American theologian, minister, and academic (1919-1991)

Paul King Jewett (October 6, 1919 – September 10, 1991) was an American Christian theologian, author and prominent advocate of the ordination of women and of believer's baptism. He taught systematic theology at Fuller Theological Seminary in Pasadena, California. He is credited with helping develop Fuller into one of the largest seminaries in the country.

==Early life and education==
Jewett was born on October 6, 1919 in Johnson City, New York, the older of two children. His father was a carpenter and his mother was a homemaker. His family attended a Regular Baptist church.

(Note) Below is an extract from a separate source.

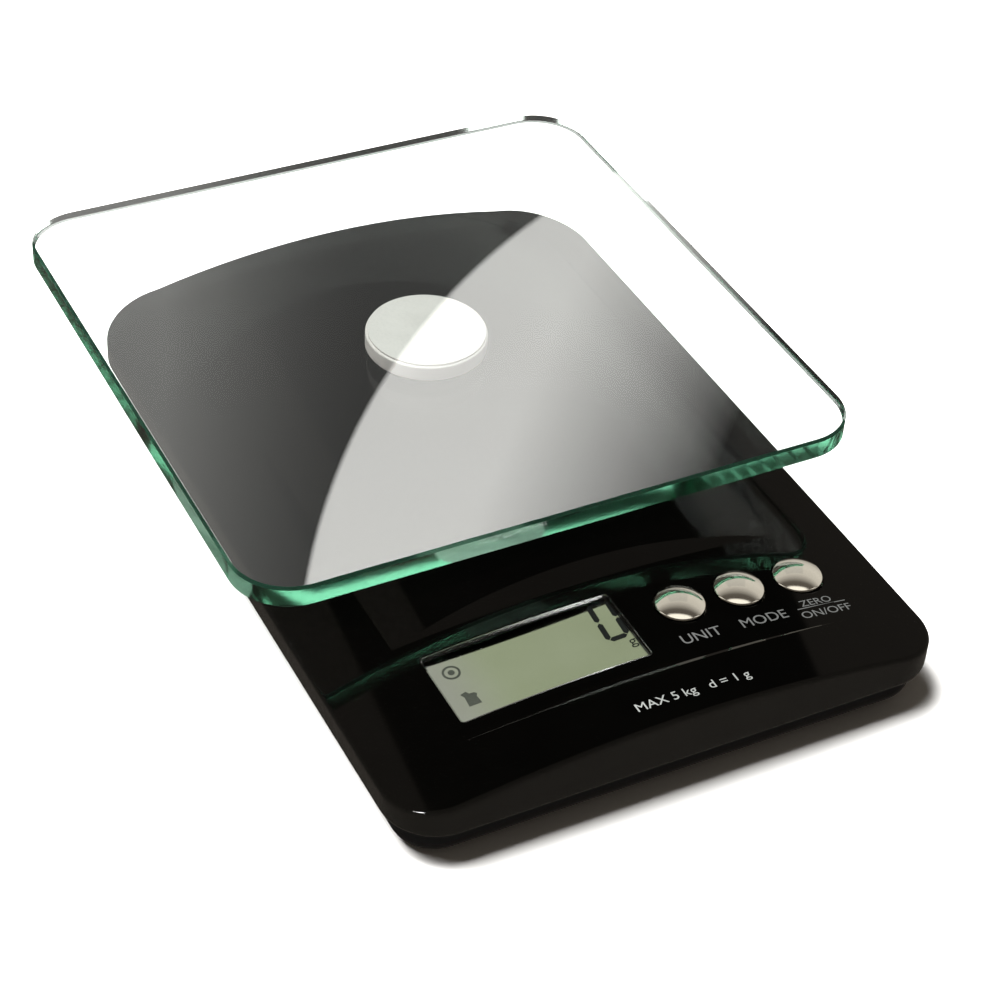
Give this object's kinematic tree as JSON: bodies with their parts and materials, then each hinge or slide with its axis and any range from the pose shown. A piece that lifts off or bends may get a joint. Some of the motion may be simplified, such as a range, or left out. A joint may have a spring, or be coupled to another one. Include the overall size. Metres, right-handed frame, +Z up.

Jewett studied at Wheaton College and received his B.A. in 1941, studying with Gordon H. Clark and majoring in philosophy. He then attended Westminster Theological Seminary and graduated in 1945 with Th.B. and Th.M. degrees. He obtained a doctorate in theology from Harvard in 1951, with much of his dissertation research done in Switzerland at the University of Berne, the University of Zurich, and the University of Basel.

==Career==
Jewett taught at Gordon Divinity School from 1950 until 1955. He was a professor of systematic theology at Fuller Theological Seminary in Pasadena from 1955 until his death in 1991.

Early in his career, Jewett was ordained as a minister in the American Baptist Church. However, in 1970 he transferred his ordination credentials to the Presbyterian Church, U.S.A. While he continued to believe in Believer's Baptism until the end of his life, he stated that he felt more at home with the Reformed theology of the Presbyterian Church.

==Theology==
Jewett is credited with being one of the major instigators of the contemporary Christian egalitarian movement in the evangelical church. In 1975 his book Man as Male and Female was published. This work reconsiders the biblical evidence for the role of men and women and argues that Paul was speaking as inspired by God when he argued from the equality of women, but with a Jewish rabbinic mindset when speaking of women as subordinate to man. Jewett called Galatians 3:28 the "Magna Carta of humanity".

Jewett was a controversial figure in evangelicalism beginning with his book Man as Male and Female which reconsidered traditional theology on the male/female relationship going so far as to suggest Paul was at times chauvinistic and uninspired in some areas of the New Testament epistles. His last work, co-authored with Marguerite Shuster was meant to be part of a larger systematic theology he was writing but died before completing. It revealed liberal views on evolution, abortion, capital punishment, and homosexuality.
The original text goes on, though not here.